Posted by Alan Gates <ga...@hortonworks.com>.
Apache mailing lists strip all attachments. You'll have to inline the script in your message or post it somewhere and send a link.
Alan.
On Jun 16, 2012, at 9:06 PM, Yang wrote:
> Thanks Alan.
>
>
> I attached the trimmed version of my script .
>
>
> basically the similars var generates a bag, explodes it, after that, each of the output record is filtered through a Udf.
>
> I suspect that the 2 maps are due to the explosion. but it should be possible to put the above sequence into a single map.
>
>
> Yang
>
> On Tue, Jun 12, 2012 at 2:14 PM, Alan Gates <ga...@hortonworks.com> wrote:
> There are cases where it would do this, such as unioning two inputs. Can you send your script to the list?
>
> Alan.
>
> On Jun 11, 2012, at 11:21 PM, Yang wrote:
>
> > this is what happened with my pig script.
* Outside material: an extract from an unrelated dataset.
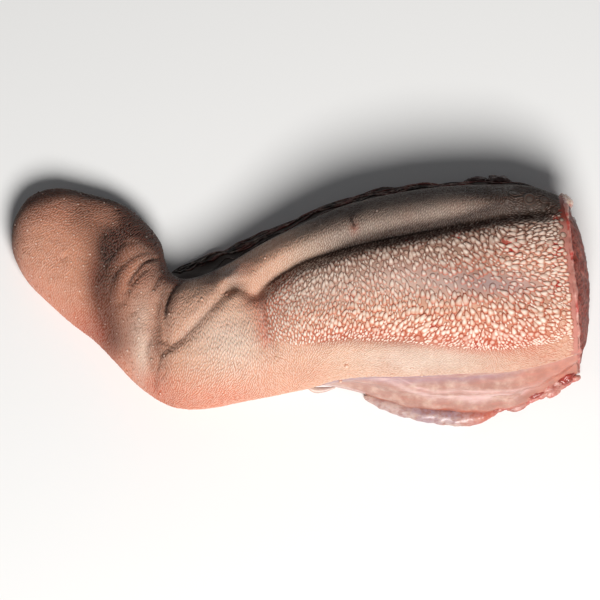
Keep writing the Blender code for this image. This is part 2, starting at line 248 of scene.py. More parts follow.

> > why would it generate 2 map-only jobs?
> > wouldn't the optimization process chain together both mappers and keep only
> > 1 mapper stage?
> >
> >
> > thanks
> > Yang
>
>
Re: pig generated 2 map-only jobs ?
Posted by Yang <te...@gmail.com>.
Thanks Alan.
I attached the trimmed version of my script .
basically the similars var generates a bag, explodes it, after that, each
of the output record is filtered through a Udf.
I suspect that the 2 maps are due to the explosion. but it should be
possible to put the above sequence into a single map.
Yang
On Tue, Jun 12, 2012 at 2:14 PM, Alan Gates <ga...@hortonworks.com> wrote:
> There are cases where it would do this, such as unioning two inputs. Can
> you send your script to the list?
>
> Alan.
>
> On Jun 11, 2012, at 11:21 PM, Yang wrote:
>
> > this is what happened with my pig script.
> > why would it generate 2 map-only jobs?
> > wouldn't the optimization process chain together both mappers and keep
> only
> > 1 mapper stage?
> >
> >
> > thanks
> > Yang
>
>
Re: pig generated 2 map-only jobs ?
Posted by Alan Gates <ga...@hortonworks.com>.
There are cases where it would do this, such as unioning two inputs. Can you send your script to the list?
Alan.
On Jun 11, 2012, at 11:21 PM, Yang wrote:
> this is what happened with my pig script.
> why would it generate 2 map-only jobs?
> wouldn't the optimization process chain together both mappers and keep only
> 1 mapper stage?
>
>
> thanks
> Yang